Fran Mauney
Hall Davidson, nationally known speaker with Discovery Education, inspired over 1000 participants, presenters, and vendors last week at the Upstate Technology Conference to meet the needs of today’s learner. He challenged us to create interactive student centered lessons using free technological resources that are available at our fingertips. When asked why teachers are not engaging students in the learning process, the answer was not the lack of funds, or the lack of good teachers, but the lack of a shared vision. This revelation exposes how crucial it is that we form professional learning communities with the shared vision of revolutionizing our schools.
According to Education Week, “learning is no longer preparation for the job, it is the job. In a world in which information expands exponentially, today’s students are active participants in an ever-expanding network of learning environments. They must learn to be knowledge navigators, seeking and finding information from multiple sources, evaluating it, making sense of it, and understanding how to collaborate with their peers to turn information into knowledge, and knowledge into action.”
Sir Ken Robinson challenges the way we’re educating our children. “He champions a radical rethink of our school systems, to cultivate creativity and acknowledge multiple types of intelligences.” It is true that most adults don’t enjoy what they do for a living, they simply endure their jobs until the week-end. But there are others who love what they do and couldn’t imagine doing anything else. Their work defines who they are. Listen to Sir Ken Robinson’s inspirational talk at TED in February 2010 and see how we can help students find their talents and abilities.
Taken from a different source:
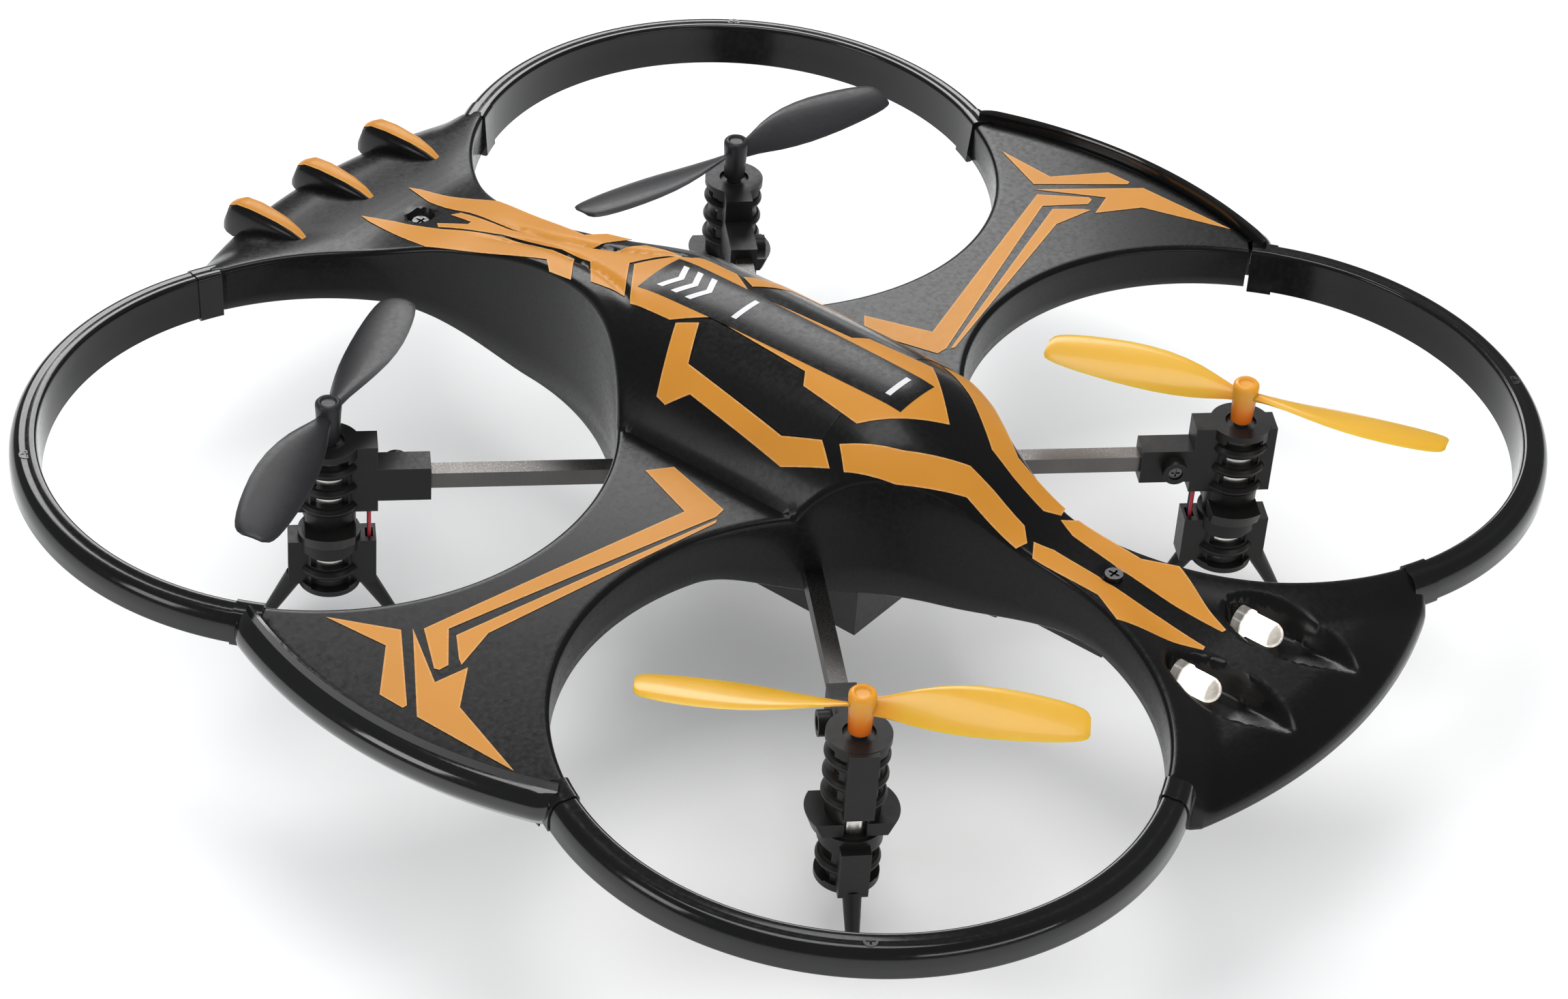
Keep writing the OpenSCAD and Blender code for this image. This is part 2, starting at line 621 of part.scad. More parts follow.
module trim_2d(shapes, sides = [-1, 1])
  for (side = sides) on_side(side) for (shape = shapes) polygon(shape);
module panel_film() intersection() {
  translate([0, 0, ring_z - 10]) linear_extrude(30) children();
  difference() {
    crown_solid(film_high);
    crown_solid(film_low);
  }
}
module canopy_film(high) difference() {
  intersection() {
    translate([0, 0, ring_z - 4]) linear_extrude(40) children();
    canopy_body(-high, 4);
  }
  canopy_body(-film_low, 4);
}
module sticker_left() color(orange) panel_film() trim_2d(SIDE_TRIM, [1]);
module sticker_right() color(orange) panel_film() trim_2d(SIDE_TRIM, [-1]);
module sticker_nose() color(orange) panel_film() trim_2d(NOSE_TRIM);
module sticker_tail() color(orange) panel_film() trim_2d(TAIL_TRIM);
module sticker_canopy() color(orange) canopy_film(film_high) trim_2d(CANOPY_TRIM);
module canopy_label() color(door_grey) canopy_film(0.24)
  translate([0, 4]) square([10.5, 66], center = true);

// ---- electronics and power ----
antenna_start = [0, 18, -7.55];
lead_y = -24;
lead_z = -20.2;
lead_radius = 0.5;

module circuit_board() color([0.05, 0.3, 0.16]) at_ring_tops() difference() {
  block([33, 46, 1], [0, 0, 0.5 - board_bottom]);
  at_board_holes() drum(z = -10, h = 3, r = 0.8, fn = 32);
}
module board_chips() color([0.08, 0.08, 0.09]) at_ring_tops() {
  block([7, 7, 1.2], [0, 4, -7.4]);
  block([4, 4, 1], [-9, -8, -7.5]);
  block([4, 5, 1], [9, -9, -7.5]);
  block([3, 6, 1.8], [9, 12, -7.1]);
  block([6, 4, 3.2], [0, -19, -6.4]);
}
module antenna_wire() color(wire_black) at_ring_tops() translate(antenna_start) union() {
  rotate([-90, 0, 0]) cylinder(h = 58, r = 0.4, $fn = 32);
  sphere(r = 0.4, $fn = 32);
}
module battery() color([0.2, 0.35, 0.6])
  block([battery_width, battery_length, battery_thickness],
    [0, 0, ring_z - 18.2 - battery_thickness / 2]);
// Two leads from the front of the battery, up to the board
module battery_lead() for (side = [-1, 1]) color(side < 0 ? [0.75, 0.1, 0.1] : wire_black)
  translate([side * 1.2, 0, ring_z + lead_z]) {
    translate([0, -22.05, 0]) rotate([90, 0, 0]) cylinder(h = 1.95, r = lead_radius, $fn = 32);
    translate([0, lead_y, 0]) sphere(r = lead_radius, $fn = 32);
    translate([0, lead_y, 0]) cylinder(h = 12.2, r = lead_radius, $fn = 32);
  }
module switch_body() color([0.6, 0.6, 0.62]) at_ring_tops() difference() {
  block([3.6, 9, 4.4], [13.7, 0, switch_z]);
  block([2.4, switch_slot[0], switch_slot[1]], [15.4, 0, switch_z]);
}
module switch_slider() color(cap_grey) translate([0, -1.5, ring_z + switch_z]) union() {
  block([4, 2.6, 1.8], [16.6, 0, 0]);
  for (i = [-1:1]) block([0.6, 0.35, 1.8], [18.5, i * 0.8, 0]);
}

upper_shell();
lower_shell();
bumper_left();
bumper_right();
ring_guard_fl();
ring_guard_fr();
ring_guard_rl();
ring_guard_rr();
arm_hub();
arm_tube_fl();
arm_tube_fr();
arm_tube_rl();
arm_tube_rr();
motor_holder_fl();
motor_holder_fr();
motor_holder_rl();
motor_holder_rr();
foot_housing_fl();
foot_housing_fr();
foot_housing_rl();
foot_housing_rr();
motor_can_fl();
motor_can_fr();
motor_can_rl();
motor_can_rr();
motor_cap_fl();
motor_cap_fr();
motor_cap_rl();
motor_cap_rr();
motor_wires_fl();
motor_wires_fr();
motor_wires_rl();
motor_wires_rr();
motor_shaft_fl();
motor_shaft_fr();
motor_shaft_rl();
motor_shaft_rr();
propeller_fl();
propeller_fr();
propeller_rl();
propeller_rr();
shell_screws();
ring_screws();
clamp_screws();
headlight_leds();
sticker_canopy();
sticker_nose();
sticker_tail();
sticker_left();
sticker_right();
canopy_label();
circuit_board();
board_chips();
antenna_wire();
battery();
battery_lead();
battery_door();
switch_body();
switch_slider();
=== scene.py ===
"""Small quadcopter with four guard rings round its propellers.

+Z is up, the nose points along -Y, and the craft's left side is +X. The frame's CAD pieces carry
the chassis, motors and wiring; this script adds the shell, rings, bumpers, propellers, orange trim
and a studio. Shapes are worked out in millimetres and heights are measured from the top of the
guard rings; meshes are stored in metres.
"""

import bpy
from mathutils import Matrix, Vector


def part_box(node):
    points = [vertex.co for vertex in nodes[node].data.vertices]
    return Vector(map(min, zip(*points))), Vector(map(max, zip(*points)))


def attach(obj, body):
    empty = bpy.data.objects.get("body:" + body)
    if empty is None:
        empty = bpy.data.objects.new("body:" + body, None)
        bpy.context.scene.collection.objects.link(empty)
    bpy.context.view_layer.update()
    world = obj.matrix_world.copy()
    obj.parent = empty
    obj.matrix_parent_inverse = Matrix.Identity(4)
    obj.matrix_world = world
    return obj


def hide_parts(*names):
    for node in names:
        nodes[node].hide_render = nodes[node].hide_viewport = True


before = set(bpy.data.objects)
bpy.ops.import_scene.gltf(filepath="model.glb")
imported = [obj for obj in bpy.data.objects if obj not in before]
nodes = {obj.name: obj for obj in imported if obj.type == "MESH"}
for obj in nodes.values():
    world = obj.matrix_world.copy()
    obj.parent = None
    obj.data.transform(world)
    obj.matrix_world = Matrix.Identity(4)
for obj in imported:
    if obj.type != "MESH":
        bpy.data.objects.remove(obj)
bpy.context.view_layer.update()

import math

import bmesh
import bpy
import numpy as np
from mathutils import Matrix, Vector

MM = 0.001

# ------------------------------------------------------------------ sizes read from the frame, mm
guard_low, guard_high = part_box("ring_guard_fl")
can_low, can_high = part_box("motor_can_fl")
screws_low, screws_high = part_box("shell_screws")
motor_axis = (can_low + can_high) / 2

RING_TOP = guard_high.z / MM
RING_DEPTH = (guard_high.z - guard_low.z) / MM
MOTOR_X, MOTOR_Y = motor_axis.x / MM, -motor_axis.y / MM      # motor axes at +-X, +-Y
RING_R = guard_high.x / MM - MOTOR_X                          # outer radius of a guard ring
HOLE_R = RING_R - 5.5
SCREW_R = 1.8
SCREW_Y = (screws_low.y / MM + SCREW_R, screws_high.y / MM - SCREW_R)

# corner: signs of its x and y
CORNERS = {"fl": (1, -1), "fr": (-1, -1), "rl": (1, 1), "rr": (-1, 1)}

SIDE_R, SIDE_X = 94.4, 30.1      # arc of a side panel's edge, and the x of its centre
NOSE_R, NOSE_END = 120.0, 132.3  # arc of the nose and tail edges, and the |y| where it ends
# directions of the two joints between ring and shell, from the motor axis; positive is outboard
SIDE_JOINT = (50.9, -27.5)
NOSE_JOINT = (-22.0, 54.0)


# ------------------------------------------------------------------ shell outline and height
# All of these take x and y in mm. The *_inside functions are positive inside the shell.
def smooth_min(a, b, blend):
    h = np.clip(0.5 + 0.5 * (b - a) / blend, 0, 1)
    return b * (1 - h) + a * h - blend * h * (1 - h)


def smooth_step(start, end, value):
    t = np.clip((value - start) / (end - start), 0, 1)
    return t * t * (3 - 2 * t)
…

It will require extra planning, more conversations with colleagues, time spent researching while we break out of our comfort zones and share the successful (and not so successful stories) we experience in the classroom. We need to form professional learning communities within our schools, district and across the state with teachers, administrators, university professors and student teachers as we collaborate about the best ways to help students find their talents. We need learning teams to help us become better teachers.
This summer as you prepare for the upcoming 2010-2011 school year, challenge yourself to incorporate more student centered activities. Choose one project that you could easily add to an existing unit and observe your students as their interest, excitement, and achievement soars. Give your students choices about how they’d like to learn. Incorporate the multiple intelligences in your lessons and add a technology feature. Check back on the Upstate Technology Conference website for hand-outs and links to help you prepare more student centered activities this year.
Our students spread their dreams beneath our feet, we need to tread softly.
In Texas, my first year of teaching (1991), this philosophy and view of education was in place (and practice!) – light years ahead of their time, apparently. That was the best school (high school) that I have taught in to date, and I know that I was a better teacher then than I am today. They had it right, and kept it simple . . . didn’t try to do everything that came down the educational pike, just what fit their shared vision. Our state needs to move in this direction.